### Records:
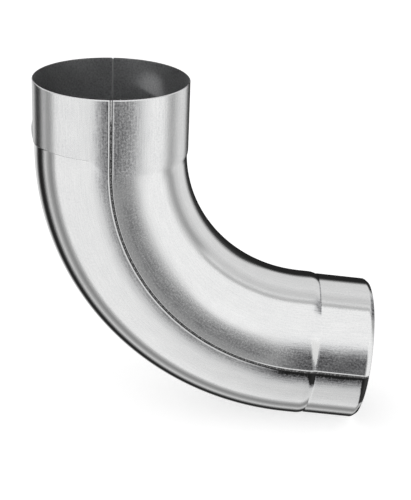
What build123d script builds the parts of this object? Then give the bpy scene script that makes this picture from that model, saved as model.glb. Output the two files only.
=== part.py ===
from build123d import *
import os
from math import cos, radians, sin

# A round downspout elbow of galvanised sheet steel. It is pressed as two half shells, a heel half
# round the outside of the bend and a throat half round the inside. One weld along each side joins
# the halves. The pipe above goes into the socket, and the spigot goes into the pipe below.
#
# All sizes are in millimetres and degrees. The origin is the centre of the socket's mouth. +Z
# points out of the mouth along its axis, and the outlet bends round towards +X.

# The pipe run that the elbow joins
pipe_diameter = 100.0
pipe_wall = 0.65
socket_clearance = 0.3
spigot_clearance = 0.15

# The sheet that both halves are pressed from
sheet = 0.65

# The socket, and the step below it that stops the pipe
socket_depth = 42.0
step_in = 0.85
step_length = 4.2
neck_length = 1.2

# The bend, measured on the centre line
bend_radius = 140.0
bend_angle = 85.0

# The tail: a plain stretch, the taper down to the spigot, and the lip turned in at the end. The lip
# is a lead-in slope and then a steeper edge.
tail_length = 6.5
taper_length = 6.0
spigot_length = 37.5
lead_in = 3.3
lead_in_angle = 36.0
edge_in = 1.5
edge_angle = 68.0

# The two side seams, and the weld that fills each of them. Both seams lie a little towards the
# throat, and are turned a little the same way round the tube.
seam_offset = 0.5
seam_skew = 2.7
weld_width = 1.2
weld_crown = 0.2
crevice_width = 0.45
crevice_depth = 0.35

# The shallow oval boss pressed out of the heel, just above the socket's step
boss_height = 1.0
boss_length = 14.0
boss_above_step = 0.6

# How far a cutting tool runs past what it cuts
overrun = 1.0

socket_radius = pipe_diameter / 2 + socket_clearance + sheet
body_radius = socket_radius - step_in
spigot_radius = pipe_diameter / 2 - pipe_wall - spigot_clearance
straight_length = socket_depth + step_length + neck_length
lead_in_end = (lead_in * cos(radians(lead_in_angle)), lead_in * sin(radians(lead_in_angle)))
lip_length = lead_in_end[0] + edge_in * cos(radians(edge_angle))
lip_depth = lead_in_end[1] + edge_in * sin(radians(edge_angle))
outlet_length = tail_length + taper_length + spigot_length

bend_centre = (bend_radius, 0, -straight_length)
bend_axis = Axis(bend_centre, (0, -1, 0))
bend_start = Pos(0, 0, -straight_length)
outlet = Pos(
    bend_radius * (1 - cos(radians(bend_angle))),
    0,
    -straight_length - bend_radius * sin(radians(bend_angle)),
) * Rot(0, -bend_angle, 0)


def mouth_line():
    """The outer line of the wall from the rim to the bend, drawn as radius against height."""
    return Polyline(
        (socket_radius, 0),
        (socket_radius, -socket_depth),
        (body_radius, -socket_depth - step_length),
        (body_radius, -straight_length),
    )


def outlet_line():
    """The outer line of the wall from the bend to the end of the turned-in lip."""
    lip_start = -outlet_length + lip_length
    return Polyline(
        (body_radius, 0),
        (body_radius, -tail_length),
        (spigot_radius, -tail_length - taper_length),
        (spigot_radius, lip_start),
        (spigot_radius - lead_in_end[1], lip_start - lead_in_end[0]),
        (spigot_radius - lip_depth, -outlet_length),
    )


def sheet_along(line):
    """The sheet's section: the outer line, and the same line one thickness further in."""
    return Plane.XZ * make_face(offset(line, sheet, side=Side.RIGHT, kind=Kind.INTERSECTION))


def ring_section():
    """The round wall cut square across the bend."""
    return bend_start * (Circle(body_radius) - Circle(body_radius - sheet))


def whole_wall():
    """The elbow's wall all round, before the seams divide it."""
    mouth = revolve(sheet_along(mouth_line()), Axis.Z)
    bend = revolve(ring_section(), bend_axis, bend_angle)
    tail = outlet * revolve(sheet_along(outlet_line()), Axis.Z)
    return mouth + bend + tail


def seam_turn(side):
    """Turns the throat's direction round the tube to a seam: side is 1 or -1, for +Y or -Y."""
    return Rot(0, 0, side * (90 - seam_offset) + seam_skew)


def seam_slot(side):
    """The slot that one weld fills, from the rim to the lip, with flanks a weld's width apart."""
    turn = seam_turn(side)
    inner = spigot_radius - lip_depth - sheet - overrun
    depth = socket_radius + overrun - inner
    place = Pos(inner + depth / 2, 0, 0)
    top = turn * place * Pos(0, 0, -straight_length / 2) * Box(depth, weld_width, straight_length)
    round_bend = revolve(bend_start * turn * place * Rectangle(depth, weld_width), bend_axis, bend_angle)
    end = outlet * turn * place * Pos(0, 0, -outlet_length / 2) * Box(depth, weld_width, outlet_length)
    return [top, round_bend, end]


def along_seam(section, side):
    """Carries a small section along a seam, on the outer line of the wall."""
    turn = seam_turn(side)
    top_path = turn * (Plane.XZ * mouth_line())
    top = sweep(turn * Pos(socket_radius, 0, 0) * section, path=top_path, transition=Transition.RIGHT)
    round_bend = revolve(bend_start * turn * Pos(body_radius, 0, 0) * section, bend_axis, bend_angle)
    tail_path = turn * (Plane.XZ * outlet_line())
    tail = sweep(turn * Pos(body_radius, 0, 0) * section, path=tail_path, transition=Transition.RIGHT)
    return [top, round_bend, outlet * tail]


def crevice_section():
    """The notch that the rounded edges of both halves leave beside the weld."""
    spread = crevice_width / crevice_depth
    low = weld_width / 2
    high = low + crevice_width + overrun / 2 * spread
    corners = [(-crevice_depth, -low), (overrun / 2, -high), (overrun / 2, high), (-crevice_depth, low)]
    return make_face(Polyline(*corners, close=True))


def crown_section():
    """The bevelled top of a weld, set into the weld's core by as much as it stands out."""
    low = weld_width / 2
    high = low / 2
    base = [(0, low), (-weld_crown, low), (-weld_crown, -low), (0, -low)]
    top = [(weld_crown, -high), (weld_crown, high)]
    return make_face(Polyline(*base, *top, close=True))


def weld(wall, side):
    """One seam weld: the slot's share of the wall, flush inside, with a low crown outside."""
    core = [wall & part for part in seam_slot(side)]
    return Part() + core + along_seam(crown_section(), side)


def half_shells(wall):
    """The wall divided along both seams. The heel half is the one that starts nearer to -X."""
    for side in (-1, 1):
        wall = wall - seam_slot(side)
        wall = wall - along_seam(crevice_section(), side)
    return wall.solids().sort_by(Axis.X)


def press_boss(heel):
    """Presses the boss out of the heel: a dome of the sheet's own thickness, hollow behind."""
    half_length = boss_length / 2
    dome_radius = (half_length**2 + boss_height**2) / (2 * boss_height)
    height = -socket_depth + boss_above_step + half_length
    centre = Pos(-(socket_radius + boss_height - dome_radius), 0, height)
    hollow = centre * Sphere(dome_radius - sheet)
    dome = centre * Sphere(dome_radius) - hollow - Cylinder(socket_radius - sheet, 2 * straight_length)
    window = Box(2 * (sheet + boss_height), 4 * boss_length, boss_length)
    return heel - hollow + (dome & Pos(-socket_radius, 0, height) * window)


def main():
    wall = whole_wall()
    halves = half_shells(wall)
    nodes = {
        "heel_shell": press_boss(halves[0]),
        "throat_shell": halves[-1],
        "near_side_weld": weld(wall, -1),
        "far_side_weld": weld(wall, 1),
    }
    os.makedirs("parts", exist_ok=True)
    for name, shape in nodes.items():
        shape.label = name
        export_step(shape, f"parts/{name}.step")


main()
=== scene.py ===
from math import acos, asin, cos, degrees, pi, radians, sin, sqrt, tan

import bpy
from mathutils import Matrix, Vector


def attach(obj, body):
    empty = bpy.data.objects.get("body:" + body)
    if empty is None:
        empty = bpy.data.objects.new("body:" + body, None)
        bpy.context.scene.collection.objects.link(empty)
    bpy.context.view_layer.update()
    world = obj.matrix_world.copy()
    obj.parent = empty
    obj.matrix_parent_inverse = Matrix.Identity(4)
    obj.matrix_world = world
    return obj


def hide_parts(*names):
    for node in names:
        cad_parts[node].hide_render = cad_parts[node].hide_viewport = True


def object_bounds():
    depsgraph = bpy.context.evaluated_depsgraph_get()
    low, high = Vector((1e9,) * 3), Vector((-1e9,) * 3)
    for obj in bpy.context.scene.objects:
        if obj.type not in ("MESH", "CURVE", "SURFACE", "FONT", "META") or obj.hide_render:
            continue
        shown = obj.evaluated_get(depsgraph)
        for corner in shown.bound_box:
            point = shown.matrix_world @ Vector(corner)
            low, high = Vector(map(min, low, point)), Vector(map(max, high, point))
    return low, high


# The look of a round downspout elbow of galvanised sheet steel: two pressed half shells, a heel and
# a throat, and the rippled weld along each side that joins them. The shells and welds are drawn
# again here with rounded edges, ridged seams and a fine grain, and stand for the CAD nodes.
#
# Sizes are in millimetres until place() turns them into metres. A point of the tube is given by its
# way along the centre line from the mouth, its distance from that line, and its turn round it. The
# turn is 0 at the heel, a quarter turn on the camera's side, and a half turn at the throat.
#
# Most features come up or fade softly. A pair of numbers whose name ends in FROM, such as
# THROAT_ROPE_FROM = (215, 240), says where that starts and where it is complete.

MM = 0.001

SHEET = 0.65
SOCKET_RADIUS = 50.95
BODY_RADIUS = 50.1
SPIGOT_RADIUS = 49.2
SOCKET_HEIGHT = SOCKET_RADIUS - BODY_RADIUS

# The step below the socket. It is short and crisp at the heel, long and faint at the front, and
# lower down at the throat. These pairs are angles in degrees from the heel.
STEP_START = 41.4
STEP_LOWER = 5.8
STEP_LOWER_FROM = (80, 180)
STEP_WAVE = 2.0
STEP_WAVE_FROM = (15, 45)
STEP_WAVE_GONE_FROM = (105, 75)
STEP_CRISP = 0.33
STEP_FAINT = 13.0
STEP_FAINT_FROM = (74, 92)
STEP_THROAT = 4.9
STEP_THROAT_FROM = (110, 180)
STEP_ROUNDING = 0.4
STEP_END = 60.0

STRAIGHT_LENGTH = 47.4
BEND_RADIUS = 140.0
BEND_ANGLE = radians(85)
BEND_LENGTH = BEND_RADIUS * BEND_ANGLE

# The tail: a plain stretch, the taper with a shallow groove at its foot, and the spigot
TAIL_LENGTH = 6.5
TAPER_LENGTH = 6.0
TAPER_CURVE = 2.2
VALLEY_DEPTH = 0.2
VALLEY_LENGTH = 1.6
SPIGOT_LENGTH = 37.48
TAPER_START = STRAIGHT_LENGTH + BEND_LENGTH + TAIL_LENGTH
TAPER_END = TAPER_START + TAPER_LENGTH
TUBE_END = TAPER_END + SPIGOT_LENGTH

# The turned-in lip: a lead-in slope and a steeper edge, and the rounding before each of them
LEAD_IN = 3.3
LEAD_IN_ANGLE = radians(36)
LEAD_IN_ROUNDING = 3.5
EDGE_IN = 1.5
EDGE_ANGLE = radians(68)
EDGE_ROUNDING = 0.7
LIP_START = TUBE_END - LEAD_IN * cos(LEAD_IN_ANGLE) - EDGE_IN * cos(EDGE_ANGLE)

# The seams, and what lies beside each weld: a crevice, and a low ridge along each sheet's edge
NEAR_SEAM = radians(93.2)
FAR_SEAM = radians(-87.8)
WELD_HALF = 0.6
WELD_TOP = -0.1
WELD_INSIDE = 0.25
CREVICE_WIDTH = 0.45
CREVICE_DEPTH = 0.35
CREVICE_SHADE_FROM = (0.45, 0.1)
RIDGE_HEIGHT = 0.15
RIDGE_AT = 0.6
RIDGE_WIDTH = 1.1

# The ridges and the welds' ripples die away over this length at both ends of the tube
END_RUN = 1.5

# The heel's ridge is dotted in the bend, and nearly gone after it
HEEL_DOTS = 0.35
HEEL_DOTS_FROM = (60, 80)
HEEL_RIDGE_LOSS = 0.8
HEEL_RIDGE_LOSS_FROM = (190, 230)

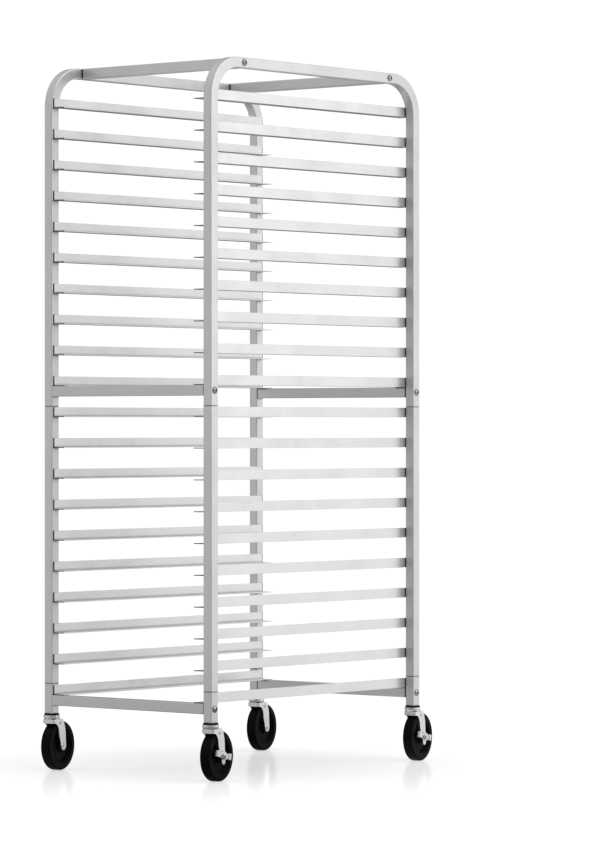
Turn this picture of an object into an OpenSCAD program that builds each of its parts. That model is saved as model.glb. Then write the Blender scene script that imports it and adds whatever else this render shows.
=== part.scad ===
// Sheet pan rack: two bent-tube side frames on four swivel casters, twenty tiers of angle runners.
// Frame: X runs left to right, Y front to rear, Z up. Z = 0 is the floor. Sizes in mm.

/* [Frame] */
// Outside width over the side frames
frame_width = 535; // [510:1:620]
// Outside depth over the front and rear posts
frame_depth = 800; // [660:1:840]
// Side of the square tube
tube = 25.4; // [22:0.1:32]
// Wall of the square tube
wall = 2; // [1.5:0.1:2.6]
// Corner radius of the square tube
tube_corner = 2.4; // [1:0.1:4]
// Outer radius of the bends at the top of the side frames
bend_radius = 100; // [70:1:140]
// Height of the tube's lower end above the floor
leg_bottom = 140; // [135:1:180]

/* [Tiers] */
// Distance from one tier to the next
tier_pitch = 75; // [60:0.1:90]
// Number of tiers
tier_count = 20; // [20:1:20]
// Height of the lowest tier's underside above the tube's lower end
lowest_tier = 45; // [40:1:60]
// Height of the frame's top above the highest tier's underside
headroom = 103; // [90:1:160]
// Width of the ledge that carries a pan
ledge_width = 34; // [24:1:40]
// Height of the runner's upright flange
flange_height = 24; // [16:1:30]
// Thickness of the runner's metal
runner_metal = 2; // [1.5:0.1:3]
// How far the runners' ends stand back from the faces of the posts
runner_inset = 5; // [0:1:20]

/* [Joins] */
// Depth of the middle seam below the underside of tier 10
middle_seam_drop = 49; // [40:1:60]
// Height of the lower seam above the underside of the lowest tier
lower_seam_rise = 28; // [26:1:36]
// Width of the groove that shows at each seam
seam_groove = 0.6; // [0.3:0.1:1]
// Length of the spigot at each seam
spigot_length = 22; // [12:1:24]
// Distance from the front face to the middle of a top crossbar
top_bar_inset = 121; // [110:1:200]
// Length of the threaded block in each end of a crossbar
end_block = 18; // [12:1:30]
// Diameter of the bolts' shanks
bolt_diameter = 8; // [6:0.5:10]
// Diameter of the bolts' heads
bolt_head_diameter = 17; // [14:0.5:20]
// Height of the bolts' heads
bolt_head_height = 4.5; // [3:0.5:6]

/* [Casters] */
// Diameter of the wheels
wheel_diameter = 120; // [100:1:125]
// Width of the tyres
tyre_width = 26; // [22:1:32]
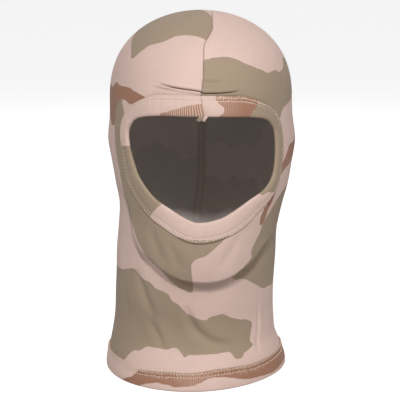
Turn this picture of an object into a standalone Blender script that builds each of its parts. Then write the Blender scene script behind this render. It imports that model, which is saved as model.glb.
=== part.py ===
"""Balaclava: a one-hole hood of thin printed jersey, standing as it sits on a head.

Metres, +Z up. The face opening looks along -Y, the hem lies in the plane z = 0 and the
wearer's left is +X. Two side panels meet in a centre seam, a folded band binds the face
opening, a second one binds the hem, and rows of thread hold the bands on.
"""
import math

import bmesh
import bpy
import numpy as np

# Driving dimensions
HEIGHT = 0.296            # hem to crown
DOME_BASE = 0.222         # from this height up the skull rounds over
AXIS_Y = 0.005            # the hood is widest in this plane
HEM_DEPTH = 0.015         # height of the hem band
FACE_BAND_WIDTH = 0.0150  # width of the band around the face opening
JERSEY = 0.0010           # one layer of jersey with its pile
FOLDED_BAND = 0.0018      # a band folded double
BAND_PROUD = 0.0006       # how far a band stands out past the panels
GAP = 0.0004              # between pieces that touch
THREAD = 0.00035          # radius of a sewing thread
SEAM_WIDTH = 0.005        # overlocked seam allowance inside
SEAM_THICKNESS = 0.0012
SEAM_CLEARANCE = 0.0010   # between the seam allowance and the panels, over their facets
STITCH_SETBACK = 0.0012   # from a band's edge to the first row of stitches
STITCH_SPACING = 0.0027   # between the two needle rows
TAIL_LENGTH = 0.0060      # cut ends of the face band, left hanging at its join
EAR_BULGE = 0.0028
EAR_HEIGHT = 0.192

# Horizontal sections: height, centre x, half width, front y of the neck, back y
SECTIONS = np.array([
    (0.000, -0.0036, 0.0754, -0.0840, 0.0680),
    (0.008, -0.0038, 0.0742, -0.0815, 0.0670),
    (0.017, -0.0044, 0.0723, -0.0770, 0.0650),
    (0.028, -0.0056, 0.0690, -0.0690, 0.0615),
    (0.040, -0.0052, 0.0672, -0.0670, 0.0590),
    (0.070, -0.0046, 0.0666, -0.0730, 0.0580),
    (0.095, -0.0034, 0.0665, -0.0780, 0.0600),
    (0.120, -0.0016, 0.0665, -0.0795, 0.0660),
    (0.140, 0.0008, 0.0682, -0.0830, 0.0760),
    (0.155, 0.0015, 0.0716, -0.0870, 0.0850),
    (0.175, 0.0016, 0.0744, -0.0950, 0.0940),
    (0.200, 0.0012, 0.0750, -0.0960, 0.0992),
    (0.222, 0.0007, 0.0750, -0.0940, 0.0992),
])
# Front of the cloth over the chin and mouth, where it stands out past the neck: height, y
FACE_PROFILE = np.array([
    (0.084, -0.0800), (0.090, -0.0870), (0.096, -0.0905), (0.104, -0.0938), (0.115, -0.0965),
    (0.130, -0.0975), (0.150, -0.0980), (0.180, -0.0975), (0.205, -0.0960), (0.222, -0.0940),
])
CHIN_FOLD_HEIGHT = 0.091  # lowest point of the fold under the chin
JAW_RISE = 0.059          # how much higher the fold ends, JAW_REACH from the middle
JAW_REACH = 0.064

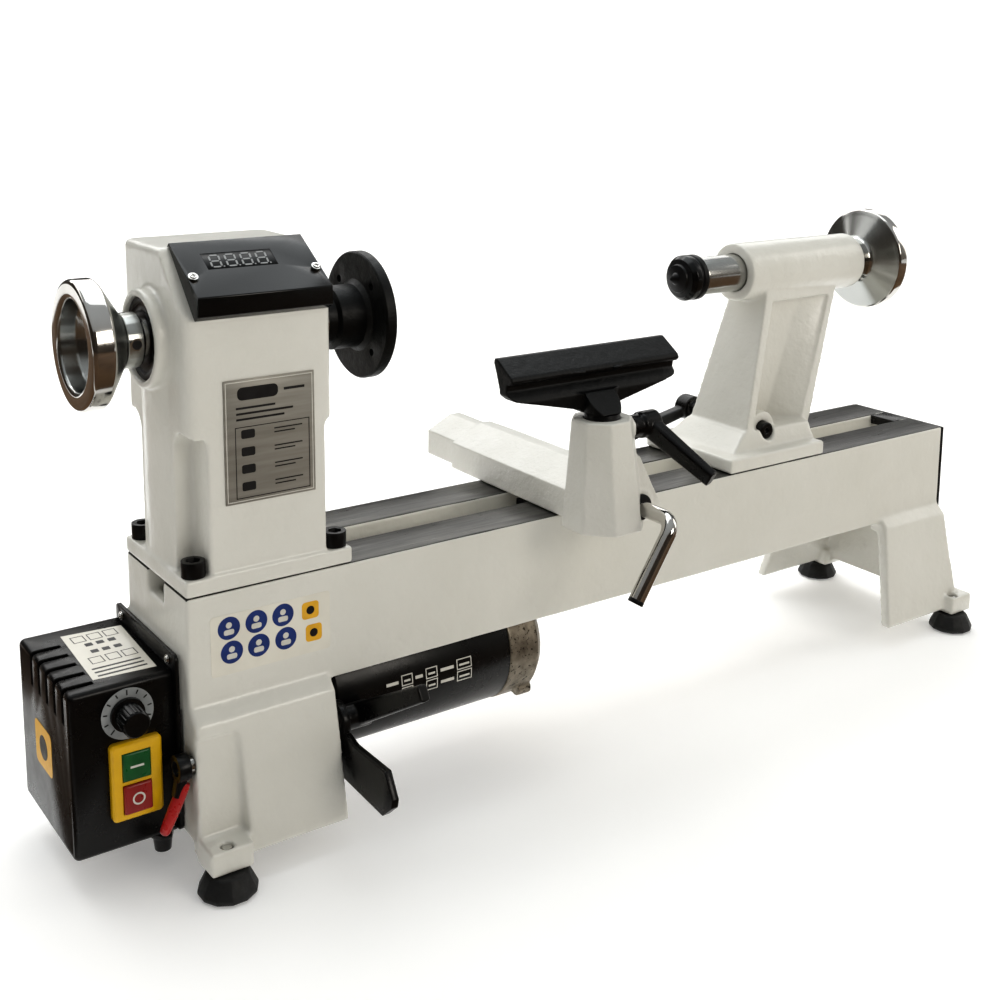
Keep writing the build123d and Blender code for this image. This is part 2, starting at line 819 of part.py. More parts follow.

### Exercise details:
Quote the data above from the line containing "dome_radius = (half_length**2" to the line containing "for node in", inclusive, and stop.

### Task result:
    dome_radius = (half_length**2 + boss_height**2) / (2 * boss_height)
    height = -socket_depth + boss_above_step + half_length
    centre = Pos(-(socket_radius + boss_height - dome_radius), 0, height)
    hollow = centre * Sphere(dome_radius - sheet)
    dome = centre * Sphere(dome_radius) - hollow - Cylinder(socket_radius - sheet, 2 * straight_length)
    window = Box(2 * (sheet + boss_height), 4 * boss_length, boss_length)
    return heel - hollow + (dome & Pos(-socket_radius, 0, height) * window)


def main():
    wall = whole_wall()
    halves = half_shells(wall)
    nodes = {
        "heel_shell": press_boss(halves[0]),
        "throat_shell": halves[-1],
        "near_side_weld": weld(wall, -1),
        "far_side_weld": weld(wall, 1),
    }
    os.makedirs("parts", exist_ok=True)
    for name, shape in nodes.items():
        shape.label = name
        export_step(shape, f"parts/{name}.step")


main()
=== scene.py ===
from math import acos, asin, cos, degrees, pi, radians, sin, sqrt, tan

import bpy
from mathutils import Matrix, Vector


def attach(obj, body):
    empty = bpy.data.objects.get("body:" + body)
    if empty is None:
        empty = bpy.data.objects.new("body:" + body, None)
        bpy.context.scene.collection.objects.link(empty)
    bpy.context.view_layer.update()
    world = obj.matrix_world.copy()
    obj.parent = empty
    obj.matrix_parent_inverse = Matrix.Identity(4)
    obj.matrix_world = world
    return obj


def hide_parts(*names):
    for node in names:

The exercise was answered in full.